What is to be transcribed is the run of lines opening with the one that has "bpy.context.scene.collection.objects.link(empty)" and closing with the one that has "Recreate this object", and only that run, exactly.

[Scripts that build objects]
_____
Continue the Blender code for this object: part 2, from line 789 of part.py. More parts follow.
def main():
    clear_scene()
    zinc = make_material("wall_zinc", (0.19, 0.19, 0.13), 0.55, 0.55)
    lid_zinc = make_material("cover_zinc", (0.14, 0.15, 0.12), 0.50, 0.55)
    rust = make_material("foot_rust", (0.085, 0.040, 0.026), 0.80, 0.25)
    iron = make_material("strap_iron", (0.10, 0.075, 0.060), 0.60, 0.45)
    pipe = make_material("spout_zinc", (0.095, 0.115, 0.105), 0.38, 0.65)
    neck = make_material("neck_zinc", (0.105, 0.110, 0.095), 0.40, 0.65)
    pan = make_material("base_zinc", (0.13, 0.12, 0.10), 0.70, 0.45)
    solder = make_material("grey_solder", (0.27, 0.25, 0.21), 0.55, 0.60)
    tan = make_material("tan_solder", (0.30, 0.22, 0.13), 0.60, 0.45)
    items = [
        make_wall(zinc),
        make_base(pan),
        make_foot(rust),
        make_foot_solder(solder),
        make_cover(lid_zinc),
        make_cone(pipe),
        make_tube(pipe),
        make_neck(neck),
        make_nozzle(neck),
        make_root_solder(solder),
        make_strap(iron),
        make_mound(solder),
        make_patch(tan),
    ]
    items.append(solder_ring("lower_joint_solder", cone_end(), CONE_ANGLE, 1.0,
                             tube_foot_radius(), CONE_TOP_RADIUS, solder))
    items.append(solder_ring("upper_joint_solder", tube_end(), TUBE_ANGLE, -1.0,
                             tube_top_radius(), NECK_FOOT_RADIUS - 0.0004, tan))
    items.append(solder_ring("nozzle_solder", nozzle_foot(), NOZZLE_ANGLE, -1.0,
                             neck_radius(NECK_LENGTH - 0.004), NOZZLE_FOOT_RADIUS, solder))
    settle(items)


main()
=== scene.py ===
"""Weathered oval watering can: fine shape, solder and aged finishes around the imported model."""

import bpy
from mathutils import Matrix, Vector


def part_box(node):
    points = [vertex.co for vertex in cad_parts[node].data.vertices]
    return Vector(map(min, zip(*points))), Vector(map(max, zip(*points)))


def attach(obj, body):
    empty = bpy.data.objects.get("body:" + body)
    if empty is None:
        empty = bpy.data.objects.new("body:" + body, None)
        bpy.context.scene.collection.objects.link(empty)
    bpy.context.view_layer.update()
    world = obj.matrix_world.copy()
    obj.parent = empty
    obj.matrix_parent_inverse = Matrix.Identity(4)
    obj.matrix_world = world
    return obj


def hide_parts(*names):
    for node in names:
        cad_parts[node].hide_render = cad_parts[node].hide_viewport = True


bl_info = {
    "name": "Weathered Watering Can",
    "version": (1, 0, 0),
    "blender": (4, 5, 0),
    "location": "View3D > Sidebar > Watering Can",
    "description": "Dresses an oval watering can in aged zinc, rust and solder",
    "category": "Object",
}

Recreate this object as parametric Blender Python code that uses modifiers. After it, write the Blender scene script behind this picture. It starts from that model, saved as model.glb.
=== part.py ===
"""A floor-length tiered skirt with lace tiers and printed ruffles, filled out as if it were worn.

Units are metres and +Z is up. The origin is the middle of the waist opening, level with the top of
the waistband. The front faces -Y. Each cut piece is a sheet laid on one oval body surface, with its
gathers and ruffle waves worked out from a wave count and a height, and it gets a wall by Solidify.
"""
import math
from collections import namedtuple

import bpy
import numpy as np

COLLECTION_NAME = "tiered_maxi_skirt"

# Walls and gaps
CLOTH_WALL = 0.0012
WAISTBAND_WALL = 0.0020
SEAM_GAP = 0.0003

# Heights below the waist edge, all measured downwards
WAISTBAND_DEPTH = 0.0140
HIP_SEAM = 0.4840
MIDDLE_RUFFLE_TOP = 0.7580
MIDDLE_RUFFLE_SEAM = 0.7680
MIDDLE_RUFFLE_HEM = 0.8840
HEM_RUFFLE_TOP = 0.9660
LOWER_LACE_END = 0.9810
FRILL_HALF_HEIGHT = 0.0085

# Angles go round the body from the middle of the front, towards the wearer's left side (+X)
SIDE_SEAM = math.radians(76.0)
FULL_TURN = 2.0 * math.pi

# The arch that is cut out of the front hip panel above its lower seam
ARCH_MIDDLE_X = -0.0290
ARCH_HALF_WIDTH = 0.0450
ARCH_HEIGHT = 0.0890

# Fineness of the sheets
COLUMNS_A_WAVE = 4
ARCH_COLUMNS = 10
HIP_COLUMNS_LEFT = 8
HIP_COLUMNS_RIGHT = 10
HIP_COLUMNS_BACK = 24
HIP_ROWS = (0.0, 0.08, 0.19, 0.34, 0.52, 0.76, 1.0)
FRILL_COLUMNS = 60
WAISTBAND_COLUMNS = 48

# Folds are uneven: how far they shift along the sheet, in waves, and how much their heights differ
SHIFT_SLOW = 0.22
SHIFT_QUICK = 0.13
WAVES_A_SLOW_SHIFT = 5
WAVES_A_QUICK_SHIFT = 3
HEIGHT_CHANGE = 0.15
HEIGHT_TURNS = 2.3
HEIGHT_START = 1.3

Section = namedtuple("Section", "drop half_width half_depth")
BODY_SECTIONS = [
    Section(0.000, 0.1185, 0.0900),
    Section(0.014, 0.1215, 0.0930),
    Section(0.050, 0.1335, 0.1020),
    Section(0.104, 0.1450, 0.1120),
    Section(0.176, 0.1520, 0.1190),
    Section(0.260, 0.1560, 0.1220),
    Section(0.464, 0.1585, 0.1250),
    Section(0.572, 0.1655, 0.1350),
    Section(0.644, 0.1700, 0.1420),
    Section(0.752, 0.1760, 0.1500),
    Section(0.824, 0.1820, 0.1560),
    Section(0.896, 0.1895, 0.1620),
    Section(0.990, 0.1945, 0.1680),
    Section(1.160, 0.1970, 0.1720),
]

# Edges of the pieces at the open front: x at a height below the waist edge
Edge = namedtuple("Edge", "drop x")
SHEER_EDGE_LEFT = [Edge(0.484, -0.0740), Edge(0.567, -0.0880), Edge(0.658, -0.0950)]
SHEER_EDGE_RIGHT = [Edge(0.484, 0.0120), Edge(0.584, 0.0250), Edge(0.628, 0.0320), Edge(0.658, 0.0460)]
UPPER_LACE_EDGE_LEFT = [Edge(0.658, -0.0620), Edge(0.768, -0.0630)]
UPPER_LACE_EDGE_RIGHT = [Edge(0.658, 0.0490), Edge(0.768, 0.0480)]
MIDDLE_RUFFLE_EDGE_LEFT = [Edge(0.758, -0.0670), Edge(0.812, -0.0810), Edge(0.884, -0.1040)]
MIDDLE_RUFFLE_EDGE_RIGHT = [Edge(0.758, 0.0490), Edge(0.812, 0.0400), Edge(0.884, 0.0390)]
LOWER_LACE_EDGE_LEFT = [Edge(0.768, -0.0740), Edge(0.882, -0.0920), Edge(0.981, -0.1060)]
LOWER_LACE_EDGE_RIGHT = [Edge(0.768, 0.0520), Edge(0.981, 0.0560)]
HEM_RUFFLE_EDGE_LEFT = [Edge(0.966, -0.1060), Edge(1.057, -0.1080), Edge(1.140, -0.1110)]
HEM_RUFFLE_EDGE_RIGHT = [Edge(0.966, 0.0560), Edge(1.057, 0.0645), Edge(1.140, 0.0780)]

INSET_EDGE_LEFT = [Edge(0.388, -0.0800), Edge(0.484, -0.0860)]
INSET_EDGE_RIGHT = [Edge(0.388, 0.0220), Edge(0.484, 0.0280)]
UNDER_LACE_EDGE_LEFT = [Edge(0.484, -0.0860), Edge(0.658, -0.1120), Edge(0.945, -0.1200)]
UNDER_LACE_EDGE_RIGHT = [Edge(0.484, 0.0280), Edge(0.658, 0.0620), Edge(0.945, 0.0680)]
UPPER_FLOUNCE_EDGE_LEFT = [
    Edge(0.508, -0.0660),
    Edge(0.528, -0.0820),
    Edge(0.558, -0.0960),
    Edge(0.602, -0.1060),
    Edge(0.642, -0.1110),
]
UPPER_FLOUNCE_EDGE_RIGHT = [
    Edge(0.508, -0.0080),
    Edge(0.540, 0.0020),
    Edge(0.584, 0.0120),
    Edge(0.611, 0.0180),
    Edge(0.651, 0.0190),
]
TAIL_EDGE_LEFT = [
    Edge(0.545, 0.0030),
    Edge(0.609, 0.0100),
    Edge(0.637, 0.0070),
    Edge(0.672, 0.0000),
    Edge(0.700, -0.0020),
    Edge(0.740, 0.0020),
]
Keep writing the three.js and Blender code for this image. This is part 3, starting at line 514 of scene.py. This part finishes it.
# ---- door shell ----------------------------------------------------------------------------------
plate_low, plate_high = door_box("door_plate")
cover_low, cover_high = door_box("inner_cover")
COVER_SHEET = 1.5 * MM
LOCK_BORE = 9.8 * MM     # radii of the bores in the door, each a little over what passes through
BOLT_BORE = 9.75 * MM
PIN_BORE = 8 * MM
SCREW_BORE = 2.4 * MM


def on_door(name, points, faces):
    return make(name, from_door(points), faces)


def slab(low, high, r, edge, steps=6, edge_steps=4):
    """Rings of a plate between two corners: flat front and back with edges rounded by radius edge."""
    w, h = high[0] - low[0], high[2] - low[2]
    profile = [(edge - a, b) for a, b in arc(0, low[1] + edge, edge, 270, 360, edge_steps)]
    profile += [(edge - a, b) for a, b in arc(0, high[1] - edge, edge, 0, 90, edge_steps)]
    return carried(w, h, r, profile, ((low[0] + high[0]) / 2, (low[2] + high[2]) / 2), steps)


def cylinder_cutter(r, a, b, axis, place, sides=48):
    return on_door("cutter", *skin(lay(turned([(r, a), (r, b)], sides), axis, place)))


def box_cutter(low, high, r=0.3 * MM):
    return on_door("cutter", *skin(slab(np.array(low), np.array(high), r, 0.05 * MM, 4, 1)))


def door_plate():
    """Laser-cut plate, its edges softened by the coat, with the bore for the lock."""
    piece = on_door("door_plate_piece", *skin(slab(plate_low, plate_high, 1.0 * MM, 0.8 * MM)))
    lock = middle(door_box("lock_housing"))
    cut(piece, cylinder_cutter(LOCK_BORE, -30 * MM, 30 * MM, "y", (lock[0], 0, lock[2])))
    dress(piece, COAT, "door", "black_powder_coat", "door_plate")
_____
**Solution**
        bpy.context.scene.collection.objects.link(empty)
    bpy.context.view_layer.update()
    world = obj.matrix_world.copy()
    obj.parent = empty
    obj.matrix_parent_inverse = Matrix.Identity(4)
    obj.matrix_world = world
    return obj


def hide_parts(*names):
    for node in names:
        cad_parts[node].hide_render = cad_parts[node].hide_viewport = True


bl_info = {
    "name": "Weathered Watering Can",
    "version": (1, 0, 0),
    "blender": (4, 5, 0),
    "location": "View3D > Sidebar > Watering Can",
    "description": "Dresses an oval watering can in aged zinc, rust and solder",
    "category": "Object",
}

Recreate this object as parametric Blender Python code that uses modifiers. After it, write the Blender scene script behind this picture. It starts from that model, saved as model.glb.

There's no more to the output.